Other Directorships & Interlocks
| Company | Role | Committee roles | Interlocks/Notes |
|---|---|---|---|
| None | — | — | No current public company boards listed for Heyneman |
| Scott Family Stockholder Agreement | Scott Family Shareholder Nominee | Governance & Nominating Committee oversees nominations | Scott family may designate up to three nominees while ownership ≥5%; Company must include nominees and use best efforts to elect; Heyneman previously designated under this agreement; family ties noted (nephew/cousin) |
Expertise & Qualifications
- Executive management in agriculture; deep understanding of regional economies across FIBK’s footprint; institutional knowledge from long Board tenure.
- Governance expertise via NACD Leadership Fellow; executive education at Northwestern Kellogg.
- As Governance & Nominating Chair, oversees corporate governance frameworks, Board evaluations, and related-party transaction approvals.
Equity Ownership
| Metric | Value | Notes |
|---|---|---|
| Beneficial Ownership (Common) | 2,150,810 shares | 2.1% of class; percent based on 103,220,609 shares outstanding as of Mar 26, 2025 |
| Shared voting/dispositive power | 264,370 shares | Reported as shared power |
| Disclaimed beneficial ownership | 639,256 shares | Indirect beneficial ownership via a limited partnership and several family trusts; disclaimed except to extent of pecuniary interest |
| Unvested RSUs outstanding (as of 12/31/2024) | 3,014 RSUs | Standard non-employee director grant status |
| Director ownership guideline | 5x annual cash retainer | Measured on 12-month average closing price; as of end-2024, all non-employee directors except Ms. Cho, Mr. Bowman, and Ms. Phillips met guidelines (Heyneman in compliance) |
| Shares pledged as collateral | None disclosed for Heyneman | Pledging disclosed for other Scott family members (James, Jeremy, Jonathan), not for Heyneman |
Governance Assessment
- Strengths: Independent status affirmed; significant ownership aligning interests; Governance & Nominating Chair role with structured policies for related-party transaction review; director equity ownership guidelines enforced; standard director pay mix (cash + time-vested RSUs).

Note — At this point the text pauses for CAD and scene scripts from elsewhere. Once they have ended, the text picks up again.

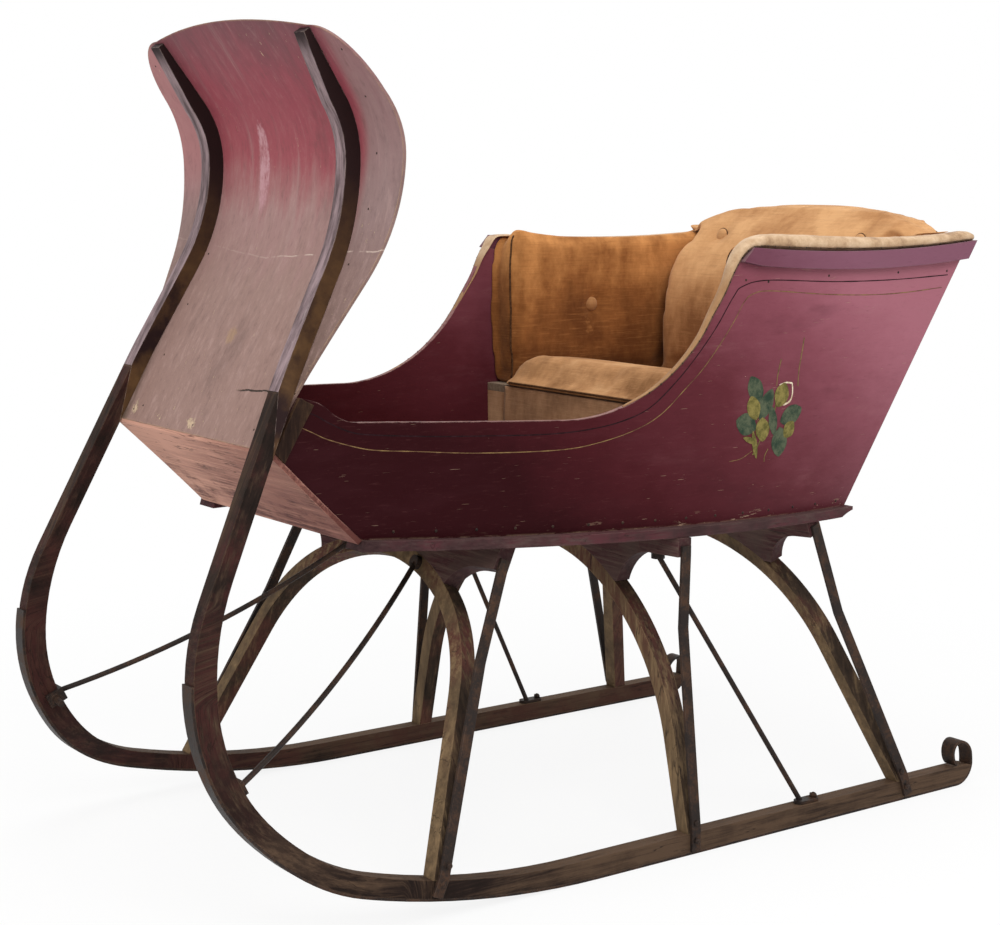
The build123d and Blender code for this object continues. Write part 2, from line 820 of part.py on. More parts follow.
def collar(origin, axis, thickness=collar_thickness, radius=collar_radius):
    """A flat round boss standing on a face."""
    with BuildPart() as boss:
        with BuildSketch(Plane(origin=origin, z_dir=axis)):
            Circle(radius)
        extrude(amount=thickness)
    return boss.part


# the front brace stands on an angle clip at the runner's bend; the clip's side leg carries a stud
clip_turn = radians(25.8)  # below the level of the nose
clip_half = 14
clip_thickness = 8
clip_reach = 30  # the side leg's length along the runner's inner side
clip_out = Vector(-cos(clip_turn), 0, sin(clip_turn))
clip_x = upper_nose_x - upper_nose_radius * (1 - cos(clip_turn))
clip_z = nose_z - upper_nose_radius * sin(clip_turn)
runner_side_y = gathered_y - (clip_z - gathered_z) * tan(gather_tilt)
clip_y = runner_side_y - bar_width / 2 / cos(gather_tilt)
clip_seat = Vector(clip_x, clip_y, clip_z)
clip_plane = Plane(origin=clip_seat, x_dir=(0, -1, 0), z_dir=clip_out)
leg_inner = bar_width / 2 + clip_thickness + 2
brace_low = clip_seat + clip_out * (clip_thickness / 2)
shoulder_seat = front_face.from_local_coords((130, 551, 0))
brace_high = shoulder_seat + front_face.z_dir * (collar_thickness / 2)
front_sag = Vector(-8, 0, -24)
stud_axis = Vector(0, -cos(gather_tilt), -sin(gather_tilt))
stud_seat = clip_plane.from_local_coords((leg_inner - 3, 0, -clip_reach / 2))
stud_foot = stud_seat + stud_axis * (clip_thickness + stud_neck)
with BuildPart() as brace_front:
    add(rod(brace_low, (brace_low + brace_high) * 0.5 + front_sag, brace_high))
    with BuildSketch(clip_plane):
        with Locations(((leg_inner - clip_half) / 2, 0)):
            Rectangle(leg_inner + clip_half, 2 * clip_half)
    extrude(amount=clip_thickness)
    with BuildSketch(clip_plane):
        with Locations((leg_inner - clip_thickness / 2 - 1, 0)):
            Rectangle(clip_thickness + 2, 2 * clip_half)
    extrude(amount=-clip_reach)
    add(runner.part, mode=Mode.SUBTRACT)
    add(collar(stud_seat, stud_axis, clip_thickness, clip_half - 2))
    add(collar(stud_seat, stud_axis, clip_thickness + stud_neck, stud_radius - stud_neck))
    add(collar(stud_foot, stud_axis, stud_length, stud_radius))
    add(collar(shoulder_seat, front_face.z_dir))
keep_both("brace_front", brace_front.part)

# the rear brace runs from under the middle bolster's end down to a foot on the runner
middle_x, middle_lip_z = knees[1][1], knees[1][8]
bolster_under = Vector(middle_x - knee_bar / 2, 387, middle_lip_z - 4)
foot_length = 62
foot_width = 26
foot_seat = Vector(-425, half_gauge - bar_width / 2, runner_top_z)
rear_high = bolster_under + Vector(0, 0, -collar_thickness / 2)
rear_low = foot_seat + Vector(foot_length / 2 - 18, -4, strap_thickness / 2)
rear_run = rear_low - rear_high
with BuildPart() as brace_rear:
    add(collar(rear_high, rear_run.normalized(), rear_run.length, rod_radius))
    add(collar(bolster_under, (0, 0, -1)))
    with BuildSketch(Plane.XY.offset(runner_top_z)):
        with Locations((foot_seat.X, foot_seat.Y)):
            SlotOverall(foot_length, foot_width)
    extrude(amount=strap_thickness)
    with BuildSketch(Plane.XY.offset(runner_top_z)):
        with Locations((foot_seat.X, foot_seat.Y)):
            Rectangle(2 * foot_length, 2 * foot_length)
    extrude(amount=-foot_length, mode=Mode.SUBTRACT)
keep_both("brace_rear", brace_rear.part)

os.makedirs("parts", exist_ok=True)
for label, part in pieces.items():
    part.label = label
    export_step(part, f"parts/{label}.step")
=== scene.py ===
"""Looks of the light horse-drawn sleigh: paint, wood, iron, upholstery, ornament and hardware.

Everything is in metres in the CAD frame: +X forward, +Y to the sleigh's left, +Z up.
"""

import math

import bmesh
import bpy
from mathutils import Matrix, Vector, noise
from mathutils.bvhtree import BVHTree


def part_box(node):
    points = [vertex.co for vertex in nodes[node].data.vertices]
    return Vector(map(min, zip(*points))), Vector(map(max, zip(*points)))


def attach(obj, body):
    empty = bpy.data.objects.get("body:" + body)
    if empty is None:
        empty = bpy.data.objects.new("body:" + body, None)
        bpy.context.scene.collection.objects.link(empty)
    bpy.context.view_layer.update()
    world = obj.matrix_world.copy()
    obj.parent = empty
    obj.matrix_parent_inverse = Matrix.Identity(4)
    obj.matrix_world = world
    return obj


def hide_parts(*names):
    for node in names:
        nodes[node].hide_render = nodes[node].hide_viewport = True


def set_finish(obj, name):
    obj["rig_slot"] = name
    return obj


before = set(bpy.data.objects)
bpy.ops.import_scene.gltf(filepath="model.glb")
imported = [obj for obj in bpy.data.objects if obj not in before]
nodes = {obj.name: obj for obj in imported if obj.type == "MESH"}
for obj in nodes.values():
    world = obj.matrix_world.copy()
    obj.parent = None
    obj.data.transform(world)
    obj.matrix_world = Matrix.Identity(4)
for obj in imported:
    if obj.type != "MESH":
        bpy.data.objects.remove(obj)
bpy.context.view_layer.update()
scene = bpy.context.scene

FORWARD = Vector((1.0, 0.0, 0.0))
LEFT = Vector((0.0, 1.0, 0.0))
UP = Vector((0.0, 0.0, 1.0))


def placed(name, data):
    """A new object in the scene."""
    made = bpy.data.objects.new(name, data)
    scene.collection.objects.link(made)
    return made


def change(thing, **settings):
    """Set several attributes."""
    for key, value in settings.items():
        setattr(thing, key, value)


# ---------------- camera, floor and light
CAMERA_PLACE = Vector((2.4761, 3.4449, 1.375))
CAMERA_LOOK = Vector((-0.5743, -0.8055, -0.1462)).normalized()
CAMERA_RIGHT = Vector((-0.8143, 0.5805, 0)).normalized()
CAMERA_LENS = 71.91
FLOOR_HALF, FLOOR_Z = 40, -0.001
AMBIENT = 0.55

camera_data = bpy.data.cameras.new("view")
camera_data.sensor_width = 36
camera_data.lens = CAMERA_LENS
camera = placed("view", camera_data)
camera_up = CAMERA_RIGHT.cross(CAMERA_LOOK).normalized()
columns = (CAMERA_RIGHT, camera_up, -CAMERA_LOOK, CAMERA_PLACE)
rows = [[c[row] for c in columns] for row in range(3)]
camera.matrix_world = Matrix((*rows, (0, 0, 0, 1)))
scene.camera = camera
scene.view_settings.view_transform = "Standard"


def add(tree, kind, inputs=(), **settings):
    """A shader node; inputs are (socket, value) pairs."""
    node = tree.nodes.new(f"ShaderNode{kind}")
    change(node, **settings)
    for key, value in inputs:
        put(tree, value, node.inputs[key])
    return node


def put(tree, value, socket):
    """Link or set a socket."""
    if isinstance(value, bpy.types.NodeSocket):
        tree.links.new(value, socket)
    elif isinstance(value, tuple) and len(value) == 3 and socket.type == "RGBA":
        socket.default_value = (*value, 1)
    else:
        socket.default_value = value


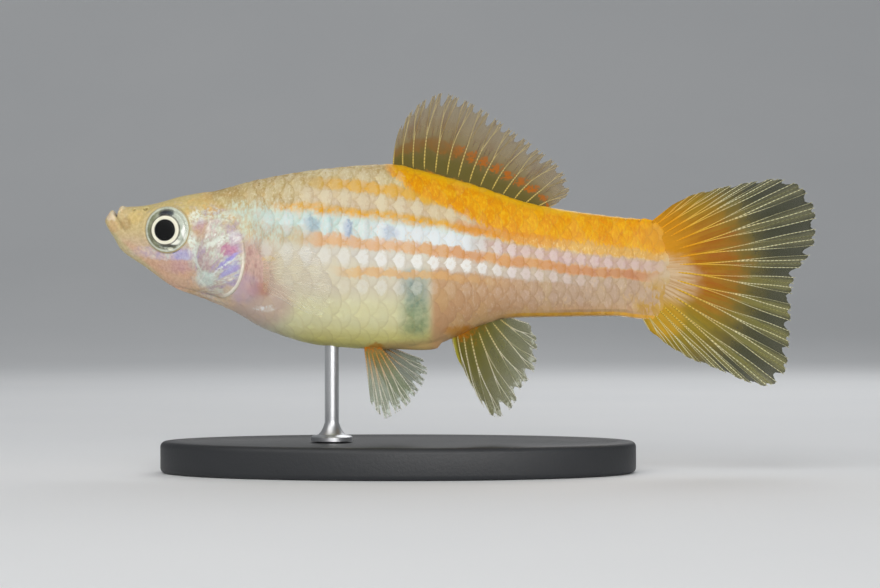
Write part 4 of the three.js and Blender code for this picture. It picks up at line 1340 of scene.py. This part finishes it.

- Potential conflicts: Heyneman is a Scott Family Shareholder Nominee and has close familial ties to Scott family members with significant ownership and pledging arrangements; he chairs the committee that approves related-party transactions—this dual role warrants continued monitoring, though the policy includes independence safeguards and ratification procedures.
- Attendance/engagement: The Board met 11 times; each director ≥75% attendance; Governance & Nominating met 8 times; Technology met 4—indicates active committee workload in chair and member roles.
- Insider trading and compliance: No Section 16(a) delinquencies disclosed for Heyneman in 2024; one late filing noted for another individual (Risa Scott).
RED FLAGS
- Familial designation under Scott Family Stockholder Agreement (control rights over board seats) may affect perceived independence and investor confidence; continued scrutiny of related-party oversight by Governance & Nominating is prudent.
- Broader Scott family pledging of shares exists (not attributed to Heyneman), which can introduce governance risk; monitor any changes in Heyneman’s beneficial arrangements.
Mitigants
- Formal Related Person Transaction Policy with independent review/ratification, and Board’s independence determinations considering ordinary-course banking relationships; director ownership guidelines restrict share sales until compliance achieved.
Director Compensation (Heyneman – 2024)
| Metric | Amount | Detail |
|---|---|---|
| Fees Earned or Paid in Cash | $82,125 | Retainer + committee fees |
| Stock Awards (RSUs) | $79,992 | Grant-date fair value; annual RSUs |
| All Other Compensation | $16,311 | Dividend equivalents + Foundation match ($9,917) |
| Total | $178,428 | Sum of above |
Insider Trades
- Form 4 filings: None returned in available dataset; Section 16(a) compliance noted by Company for 2024 with one exception unrelated to Heyneman.